## TASK BRIEF
Output a verbatim copy of the data, cut off after the line that contains "lower_pin_z = 114; // [114]".

[BEGIN COLLECTED DATA]

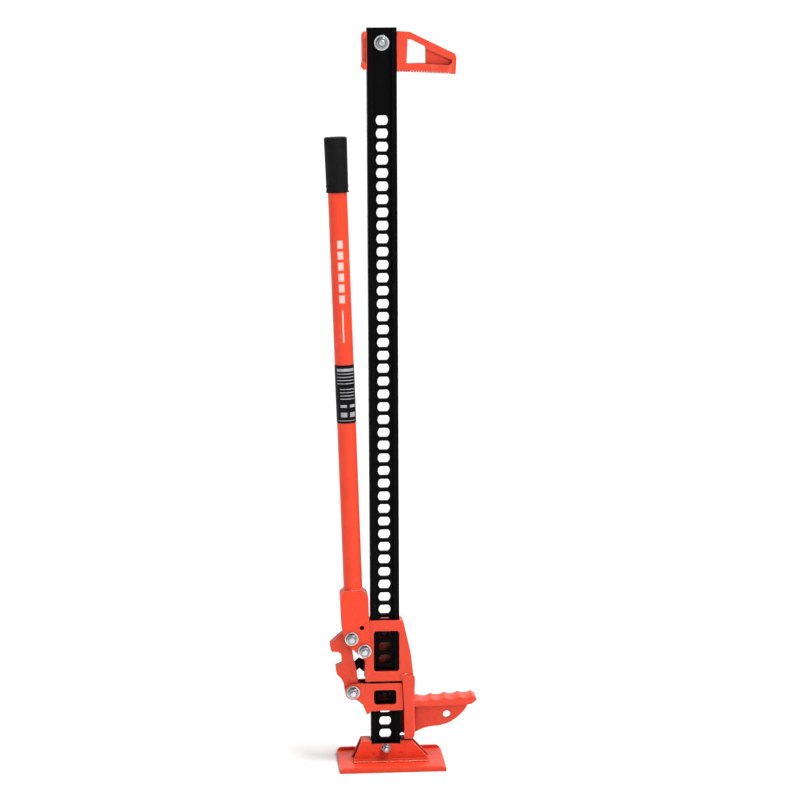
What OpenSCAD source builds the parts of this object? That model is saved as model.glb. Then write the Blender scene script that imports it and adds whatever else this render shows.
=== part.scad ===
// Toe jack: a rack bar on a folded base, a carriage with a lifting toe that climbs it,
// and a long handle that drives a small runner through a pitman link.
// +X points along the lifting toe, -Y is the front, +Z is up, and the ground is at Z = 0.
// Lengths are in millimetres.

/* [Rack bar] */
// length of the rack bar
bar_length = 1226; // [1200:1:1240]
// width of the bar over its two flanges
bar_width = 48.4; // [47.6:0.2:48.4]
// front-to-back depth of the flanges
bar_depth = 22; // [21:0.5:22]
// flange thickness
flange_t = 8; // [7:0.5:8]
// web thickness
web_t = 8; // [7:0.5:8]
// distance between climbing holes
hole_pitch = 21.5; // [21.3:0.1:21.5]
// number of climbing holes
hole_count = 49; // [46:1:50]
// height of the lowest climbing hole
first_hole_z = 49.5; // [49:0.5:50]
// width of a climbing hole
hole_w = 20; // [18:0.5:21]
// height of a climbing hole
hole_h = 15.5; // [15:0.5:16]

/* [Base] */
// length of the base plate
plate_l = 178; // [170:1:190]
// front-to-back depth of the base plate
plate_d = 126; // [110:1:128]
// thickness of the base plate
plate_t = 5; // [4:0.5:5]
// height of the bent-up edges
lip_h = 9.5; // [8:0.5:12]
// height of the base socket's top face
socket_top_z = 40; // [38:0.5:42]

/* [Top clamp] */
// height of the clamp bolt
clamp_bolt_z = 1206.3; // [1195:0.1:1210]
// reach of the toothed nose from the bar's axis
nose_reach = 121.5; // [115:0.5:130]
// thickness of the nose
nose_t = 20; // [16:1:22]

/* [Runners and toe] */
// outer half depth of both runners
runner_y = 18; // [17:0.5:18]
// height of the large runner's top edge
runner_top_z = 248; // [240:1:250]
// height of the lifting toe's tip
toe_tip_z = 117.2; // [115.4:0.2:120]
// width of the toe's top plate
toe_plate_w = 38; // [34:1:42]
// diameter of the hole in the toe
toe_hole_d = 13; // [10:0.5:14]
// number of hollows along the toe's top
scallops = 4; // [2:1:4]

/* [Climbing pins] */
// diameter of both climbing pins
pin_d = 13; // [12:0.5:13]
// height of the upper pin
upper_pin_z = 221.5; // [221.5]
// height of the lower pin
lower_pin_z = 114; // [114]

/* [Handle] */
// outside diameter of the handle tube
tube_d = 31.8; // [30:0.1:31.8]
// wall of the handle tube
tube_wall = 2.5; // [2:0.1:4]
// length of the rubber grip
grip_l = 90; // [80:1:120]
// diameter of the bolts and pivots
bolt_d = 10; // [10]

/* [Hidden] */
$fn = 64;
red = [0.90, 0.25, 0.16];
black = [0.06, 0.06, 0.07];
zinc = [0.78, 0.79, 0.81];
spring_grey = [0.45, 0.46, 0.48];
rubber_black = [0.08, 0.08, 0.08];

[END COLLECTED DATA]

## EXPECTED ANSWER
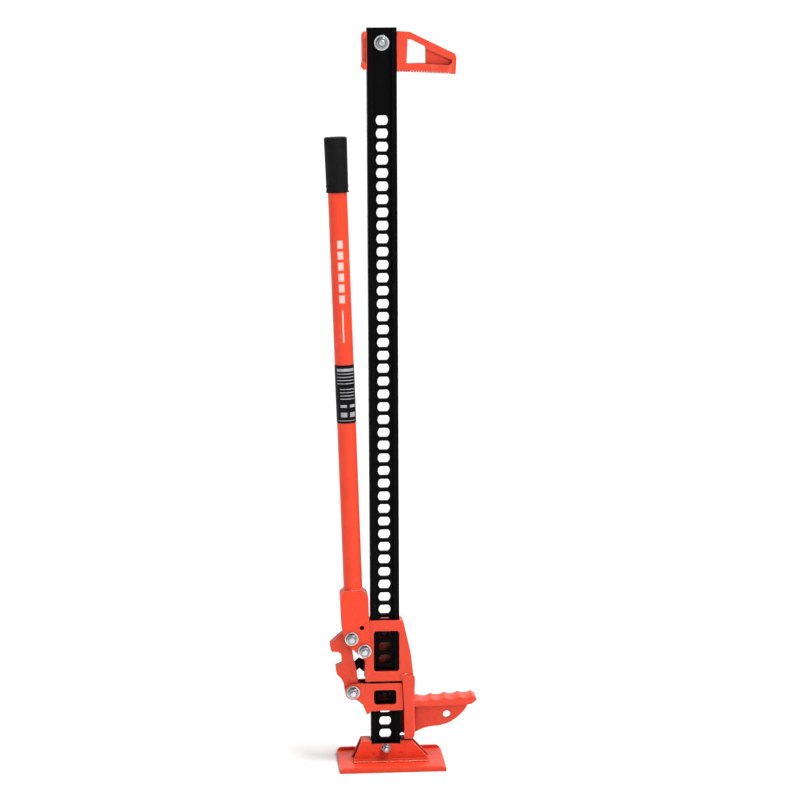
What OpenSCAD source builds the parts of this object? That model is saved as model.glb. Then write the Blender scene script that imports it and adds whatever else this render shows.
=== part.scad ===
// Toe jack: a rack bar on a folded base, a carriage with a lifting toe that climbs it,
// and a long handle that drives a small runner through a pitman link.
// +X points along the lifting toe, -Y is the front, +Z is up, and the ground is at Z = 0.
// Lengths are in millimetres.

/* [Rack bar] */
// length of the rack bar
bar_length = 1226; // [1200:1:1240]
// width of the bar over its two flanges
bar_width = 48.4; // [47.6:0.2:48.4]
// front-to-back depth of the flanges
bar_depth = 22; // [21:0.5:22]
// flange thickness
flange_t = 8; // [7:0.5:8]
// web thickness
web_t = 8; // [7:0.5:8]
// distance between climbing holes
hole_pitch = 21.5; // [21.3:0.1:21.5]
// number of climbing holes
hole_count = 49; // [46:1:50]
// height of the lowest climbing hole
first_hole_z = 49.5; // [49:0.5:50]
// width of a climbing hole
hole_w = 20; // [18:0.5:21]
// height of a climbing hole
hole_h = 15.5; // [15:0.5:16]

/* [Base] */
// length of the base plate
plate_l = 178; // [170:1:190]
// front-to-back depth of the base plate
plate_d = 126; // [110:1:128]
// thickness of the base plate
plate_t = 5; // [4:0.5:5]
// height of the bent-up edges
lip_h = 9.5; // [8:0.5:12]
// height of the base socket's top face
socket_top_z = 40; // [38:0.5:42]

/* [Top clamp] */
// height of the clamp bolt
clamp_bolt_z = 1206.3; // [1195:0.1:1210]
// reach of the toothed nose from the bar's axis
nose_reach = 121.5; // [115:0.5:130]
// thickness of the nose
nose_t = 20; // [16:1:22]

/* [Runners and toe] */
// outer half depth of both runners
runner_y = 18; // [17:0.5:18]
// height of the large runner's top edge
runner_top_z = 248; // [240:1:250]
// height of the lifting toe's tip
toe_tip_z = 117.2; // [115.4:0.2:120]
// width of the toe's top plate
toe_plate_w = 38; // [34:1:42]
// diameter of the hole in the toe
toe_hole_d = 13; // [10:0.5:14]
// number of hollows along the toe's top
scallops = 4; // [2:1:4]

/* [Climbing pins] */
// diameter of both climbing pins
pin_d = 13; // [12:0.5:13]
// height of the upper pin
upper_pin_z = 221.5; // [221.5]
// height of the lower pin
lower_pin_z = 114; // [114]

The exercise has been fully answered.